**Stated problem:** Identify the lines bearing the string "empty" and gather them.

**Given data:**
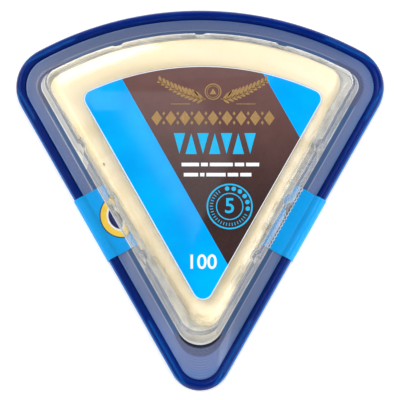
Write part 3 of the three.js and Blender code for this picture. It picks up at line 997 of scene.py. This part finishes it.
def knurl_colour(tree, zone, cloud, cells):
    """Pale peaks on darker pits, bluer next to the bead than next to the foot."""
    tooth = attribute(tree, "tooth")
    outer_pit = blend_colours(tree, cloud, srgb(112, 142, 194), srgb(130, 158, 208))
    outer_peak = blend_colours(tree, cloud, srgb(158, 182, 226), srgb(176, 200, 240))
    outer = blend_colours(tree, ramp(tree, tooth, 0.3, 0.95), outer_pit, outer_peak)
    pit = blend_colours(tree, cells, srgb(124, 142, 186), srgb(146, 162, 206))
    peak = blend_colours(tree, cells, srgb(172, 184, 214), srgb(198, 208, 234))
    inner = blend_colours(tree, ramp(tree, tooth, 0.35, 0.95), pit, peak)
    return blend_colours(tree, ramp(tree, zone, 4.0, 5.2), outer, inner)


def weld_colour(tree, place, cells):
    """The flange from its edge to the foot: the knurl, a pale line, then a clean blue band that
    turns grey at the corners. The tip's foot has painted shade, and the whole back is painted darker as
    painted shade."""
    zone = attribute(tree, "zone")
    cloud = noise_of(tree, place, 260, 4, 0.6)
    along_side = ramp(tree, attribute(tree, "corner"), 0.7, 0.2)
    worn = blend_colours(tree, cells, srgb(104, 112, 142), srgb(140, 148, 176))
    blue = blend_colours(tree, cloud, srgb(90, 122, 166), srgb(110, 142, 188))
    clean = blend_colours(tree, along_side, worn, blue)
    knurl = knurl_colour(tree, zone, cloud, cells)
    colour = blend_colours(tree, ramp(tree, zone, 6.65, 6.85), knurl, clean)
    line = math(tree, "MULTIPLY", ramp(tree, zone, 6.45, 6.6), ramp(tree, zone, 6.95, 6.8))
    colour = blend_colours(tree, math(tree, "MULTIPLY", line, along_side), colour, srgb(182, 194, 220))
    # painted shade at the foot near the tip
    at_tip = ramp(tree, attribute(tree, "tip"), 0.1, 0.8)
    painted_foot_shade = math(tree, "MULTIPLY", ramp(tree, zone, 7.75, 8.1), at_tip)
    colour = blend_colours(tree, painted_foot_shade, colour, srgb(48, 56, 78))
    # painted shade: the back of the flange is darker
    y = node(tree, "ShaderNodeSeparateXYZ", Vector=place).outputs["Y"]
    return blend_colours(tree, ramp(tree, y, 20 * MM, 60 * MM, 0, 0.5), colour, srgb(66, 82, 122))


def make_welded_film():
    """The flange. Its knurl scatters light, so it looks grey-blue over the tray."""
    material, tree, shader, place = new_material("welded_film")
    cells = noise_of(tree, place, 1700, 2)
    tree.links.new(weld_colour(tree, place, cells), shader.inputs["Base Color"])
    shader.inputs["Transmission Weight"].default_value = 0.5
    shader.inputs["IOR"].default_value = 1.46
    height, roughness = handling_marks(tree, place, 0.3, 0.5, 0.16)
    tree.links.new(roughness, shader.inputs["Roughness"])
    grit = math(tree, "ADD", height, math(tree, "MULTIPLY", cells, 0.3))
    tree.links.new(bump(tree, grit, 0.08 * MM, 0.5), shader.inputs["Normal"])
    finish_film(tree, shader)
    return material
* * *
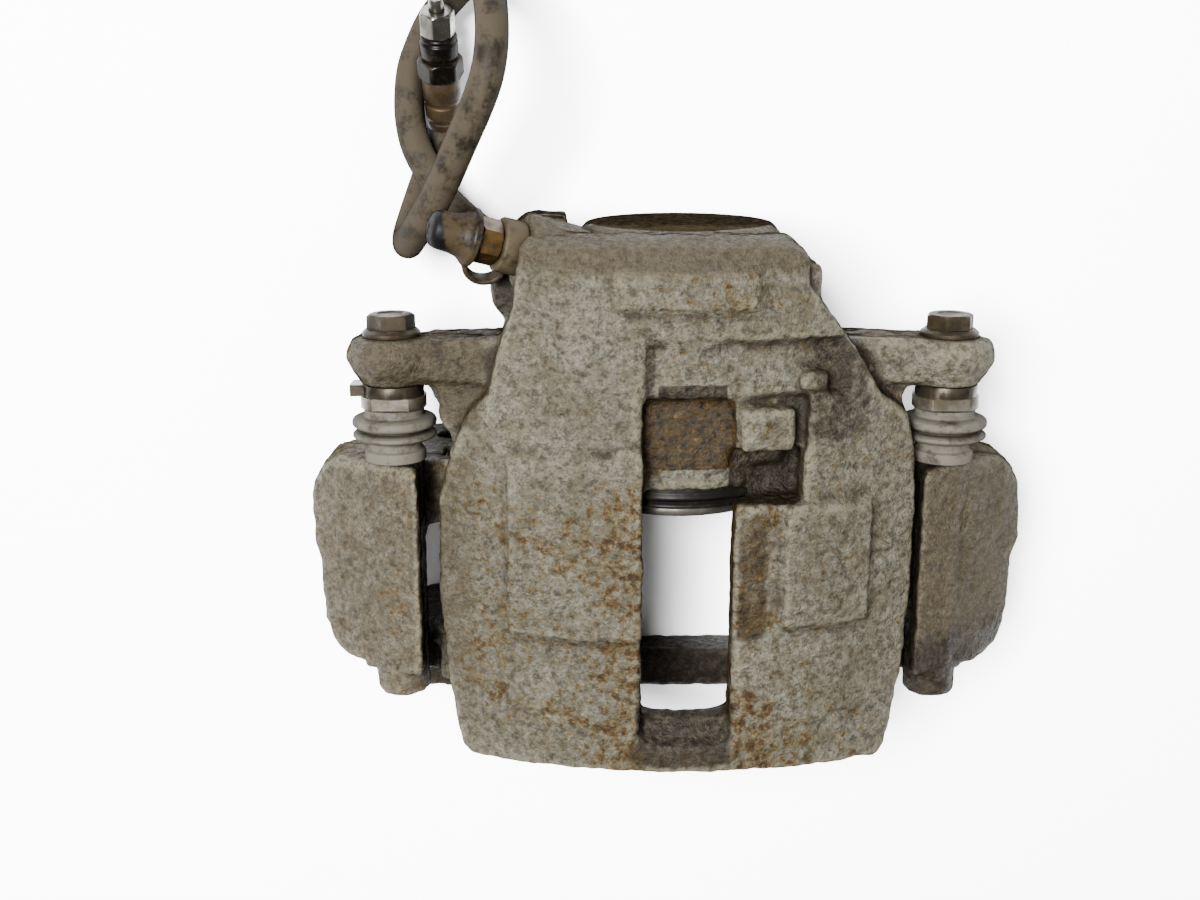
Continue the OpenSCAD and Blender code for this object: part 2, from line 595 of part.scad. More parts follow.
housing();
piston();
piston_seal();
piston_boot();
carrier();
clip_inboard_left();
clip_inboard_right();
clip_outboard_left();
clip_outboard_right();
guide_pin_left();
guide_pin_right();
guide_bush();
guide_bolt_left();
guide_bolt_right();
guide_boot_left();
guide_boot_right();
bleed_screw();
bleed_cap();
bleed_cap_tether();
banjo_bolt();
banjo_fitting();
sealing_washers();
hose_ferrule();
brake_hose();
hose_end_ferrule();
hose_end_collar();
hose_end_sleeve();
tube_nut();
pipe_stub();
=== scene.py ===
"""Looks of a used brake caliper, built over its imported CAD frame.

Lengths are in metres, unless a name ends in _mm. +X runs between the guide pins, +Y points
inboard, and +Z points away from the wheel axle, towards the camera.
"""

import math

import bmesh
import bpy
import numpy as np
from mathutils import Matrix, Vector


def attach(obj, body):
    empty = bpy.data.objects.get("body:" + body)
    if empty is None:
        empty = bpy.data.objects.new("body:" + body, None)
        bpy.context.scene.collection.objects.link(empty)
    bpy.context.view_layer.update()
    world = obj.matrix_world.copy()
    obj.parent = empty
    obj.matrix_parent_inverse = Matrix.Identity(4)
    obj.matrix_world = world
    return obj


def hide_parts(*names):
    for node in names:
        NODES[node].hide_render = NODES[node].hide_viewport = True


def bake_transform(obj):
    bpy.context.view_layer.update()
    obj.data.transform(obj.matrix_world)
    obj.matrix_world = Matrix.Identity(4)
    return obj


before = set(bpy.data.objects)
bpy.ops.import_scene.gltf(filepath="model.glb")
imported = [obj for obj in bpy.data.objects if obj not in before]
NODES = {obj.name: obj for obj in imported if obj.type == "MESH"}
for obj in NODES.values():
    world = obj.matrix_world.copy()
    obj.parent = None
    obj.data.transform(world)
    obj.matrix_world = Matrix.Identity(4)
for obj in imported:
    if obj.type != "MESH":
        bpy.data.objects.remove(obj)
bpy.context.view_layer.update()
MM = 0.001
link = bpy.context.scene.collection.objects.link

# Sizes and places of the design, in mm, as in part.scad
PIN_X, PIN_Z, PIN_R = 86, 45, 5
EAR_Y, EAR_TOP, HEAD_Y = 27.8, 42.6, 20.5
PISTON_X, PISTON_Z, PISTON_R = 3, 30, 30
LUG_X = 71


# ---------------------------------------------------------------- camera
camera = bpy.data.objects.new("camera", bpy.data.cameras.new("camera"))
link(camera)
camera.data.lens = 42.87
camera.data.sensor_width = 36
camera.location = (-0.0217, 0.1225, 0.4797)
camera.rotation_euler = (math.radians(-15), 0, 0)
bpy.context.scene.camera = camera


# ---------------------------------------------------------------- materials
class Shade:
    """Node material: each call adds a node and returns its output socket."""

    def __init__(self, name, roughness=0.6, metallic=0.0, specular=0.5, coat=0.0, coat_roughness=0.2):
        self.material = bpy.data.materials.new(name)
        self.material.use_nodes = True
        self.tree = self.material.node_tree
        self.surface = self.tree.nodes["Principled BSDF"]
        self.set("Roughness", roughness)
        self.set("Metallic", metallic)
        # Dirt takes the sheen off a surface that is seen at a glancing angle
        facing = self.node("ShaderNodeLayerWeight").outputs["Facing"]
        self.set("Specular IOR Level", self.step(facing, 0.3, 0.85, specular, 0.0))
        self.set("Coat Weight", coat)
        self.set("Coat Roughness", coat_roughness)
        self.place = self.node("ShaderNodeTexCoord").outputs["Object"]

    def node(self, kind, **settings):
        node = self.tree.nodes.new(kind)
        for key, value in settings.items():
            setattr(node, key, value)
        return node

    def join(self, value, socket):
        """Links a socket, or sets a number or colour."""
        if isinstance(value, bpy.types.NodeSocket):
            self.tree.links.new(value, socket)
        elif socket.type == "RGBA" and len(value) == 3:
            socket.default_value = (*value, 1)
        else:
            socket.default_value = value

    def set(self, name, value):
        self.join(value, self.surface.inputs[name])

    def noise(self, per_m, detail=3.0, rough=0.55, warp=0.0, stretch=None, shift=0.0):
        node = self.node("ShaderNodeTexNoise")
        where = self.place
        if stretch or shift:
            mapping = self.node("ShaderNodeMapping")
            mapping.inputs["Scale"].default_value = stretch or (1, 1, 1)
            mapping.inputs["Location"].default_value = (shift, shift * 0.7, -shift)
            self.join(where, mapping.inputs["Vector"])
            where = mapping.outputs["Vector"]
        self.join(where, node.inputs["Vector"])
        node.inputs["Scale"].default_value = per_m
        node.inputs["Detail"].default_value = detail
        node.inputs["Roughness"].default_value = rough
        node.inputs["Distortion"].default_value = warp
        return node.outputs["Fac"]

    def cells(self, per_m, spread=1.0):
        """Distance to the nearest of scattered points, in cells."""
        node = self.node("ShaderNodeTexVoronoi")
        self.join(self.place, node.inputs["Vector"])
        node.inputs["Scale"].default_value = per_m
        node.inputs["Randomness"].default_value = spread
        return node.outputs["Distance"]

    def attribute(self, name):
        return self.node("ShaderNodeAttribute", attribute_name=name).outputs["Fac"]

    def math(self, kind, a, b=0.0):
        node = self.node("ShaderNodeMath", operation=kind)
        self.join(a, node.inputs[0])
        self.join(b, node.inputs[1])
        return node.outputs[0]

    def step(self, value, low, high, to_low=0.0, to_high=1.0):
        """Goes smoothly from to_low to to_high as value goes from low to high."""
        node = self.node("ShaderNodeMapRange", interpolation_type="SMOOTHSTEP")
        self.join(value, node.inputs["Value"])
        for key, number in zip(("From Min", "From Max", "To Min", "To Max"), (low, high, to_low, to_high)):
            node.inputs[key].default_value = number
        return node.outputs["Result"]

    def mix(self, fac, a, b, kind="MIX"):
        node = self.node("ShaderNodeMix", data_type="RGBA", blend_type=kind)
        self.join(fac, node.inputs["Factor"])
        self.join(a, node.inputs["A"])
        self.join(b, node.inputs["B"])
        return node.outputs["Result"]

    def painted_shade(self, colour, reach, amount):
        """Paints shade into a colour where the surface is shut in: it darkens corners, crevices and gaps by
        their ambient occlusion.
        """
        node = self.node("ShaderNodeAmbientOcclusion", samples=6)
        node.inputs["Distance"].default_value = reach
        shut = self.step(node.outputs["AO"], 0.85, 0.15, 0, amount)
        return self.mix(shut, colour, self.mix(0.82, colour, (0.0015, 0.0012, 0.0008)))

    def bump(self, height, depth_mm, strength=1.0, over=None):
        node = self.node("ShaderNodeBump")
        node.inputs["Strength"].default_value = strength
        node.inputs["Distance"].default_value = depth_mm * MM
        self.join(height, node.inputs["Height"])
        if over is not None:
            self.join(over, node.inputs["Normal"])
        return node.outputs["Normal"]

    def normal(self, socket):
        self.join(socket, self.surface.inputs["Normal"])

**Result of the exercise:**
    empty = bpy.data.objects.get("body:" + body)
    if empty is None:
        empty = bpy.data.objects.new("body:" + body, None)
        bpy.context.scene.collection.objects.link(empty)
    obj.parent = empty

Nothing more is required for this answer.